Tropicana tornado report—Day #7

FOX 4 Tropicana photo. Jan 23.

 

Paul and Eileen Goldfinger,  Editors Tropicana Forum   (tropicanaforum.net )

 

There is currently a whirlwind of recovery activity going on, and there seems to be some confusion.

Among the players:  Red Cross, Murex, state officials, Tropicana volunteers, FEMA inspectors, private contractors hired by homeowners, other volunteers such as church groups, etc.

The clubhouse is closed because Murex is determined to continue their upgrade plans such as the entrance, mail boxes and the clubhouse.

Large trucks are taking away large pieces of debris, and sometimes they clash with homeowners trying to get around.

The Governor declared a state of emergency, and FEMA has been present inspecting damages.

The Lee County Sheriff says,  “Obviously this is devastating, people’s houses in seconds or minutes are taken from them, but the last thing we want is for someone to prey on those victims of what just took place,” said Sheriff Carmine Marceno. “Every national and federal agency has reached out at every level to help us.”

From the News Press: 

“FEMA would not allow WINK News to join them as they went into homes to survey the damage and could not tell us if this cleanup effort would be federally funded.

“WINK News reached out to the Iona Fire Department because of some of the markings on the damaged houses. They said they were the ones who marked them.

“The Iona Fire Department also explained that they are currently handing out supplies to the Tropicana Mobile Home Community to help people impacted there.

“Thanks to an “overwhelming response,” the fire department says it is also no longer accepting donations to help those impacted by the tornado and thanked everyone who donated.”

From Fox 4:   Jan 22, 2022.

“Spokesperson for Lee County, Betsy Clayton said there was no word on when they will be notified by FEMA or if a declaration from the governor will be made.

“Fox 4 spoke with residents who live at Tropicana Park in Fort Myers. Some said they were still shook up from Sunday’s tornado and are hoping to get assistance soon to fix their homes.

“Governor Ron Desantis signed an executive order declaring a state of emergency in Lee and Charlotte Counties Friday evening.

“This will allow those impacted by the storms to get limited assistance to repair their homes and properties.

“Fox 4 also reached out to FEMA to get a response on when residents can expect to receive assistance. Fox 4 is still waiting to hear back.”

Rumors are flying about regarding all sorts of issues having to do with insurance coverage, warranty coverage (eg of roof-overs which were torn off in the tornado), extent of damage (ie if a home is “totaled,”) and what to do for the victims who have no homeowners insurance.

There is the belief that Murex sees this as an opportunity to demolish many homes in order to replace them with new units. Note that Murex said that any new homes which have to be brought in will be sold at their cost.

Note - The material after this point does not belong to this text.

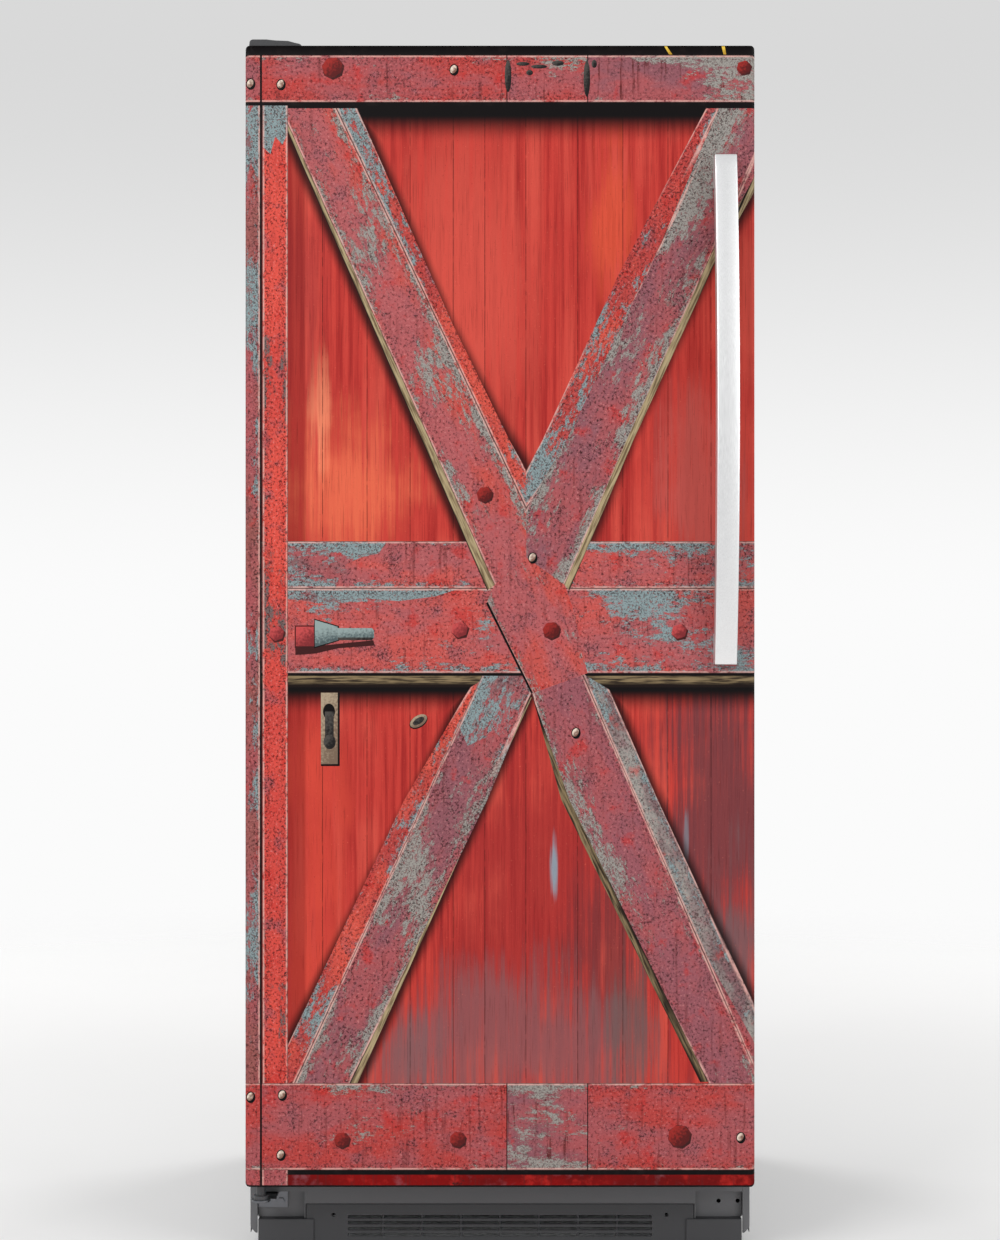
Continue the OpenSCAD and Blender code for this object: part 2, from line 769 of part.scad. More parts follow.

There was rain during the tornado and a significant thunderstorm  yesterday.  You can repair a roof, but the water which came into the home is a set-up for moisture and mold growth in walls, ceilings, floors, etc.

Such water damage can render a home unsalvageable without extensive gutting and rebuilding. We heard of one  resident  who asked a contractor to fix his roof, but because of water damage, the entire roof structure will have to be re-done.

Extensive mold involvement can be remediated, but at a very high cost including removing floors and walls.   It may not be worth the expense for many trailers.

Murex officials have been interviewing residents about their situations.

Tropicanites are cooking every day in the craft building, and the Red Cross is providing food, supplies and housing as needed for victims.

One resident who lives on Camelia Drive, a street that had little damage, suggested that residents who want to return should do so. He said that when he stepped outside today, it was as if nothing had happened.   Of course when he turned the corner onto Palm, it is totally a different story.  But it illustrates how narrowly focused the tornado was.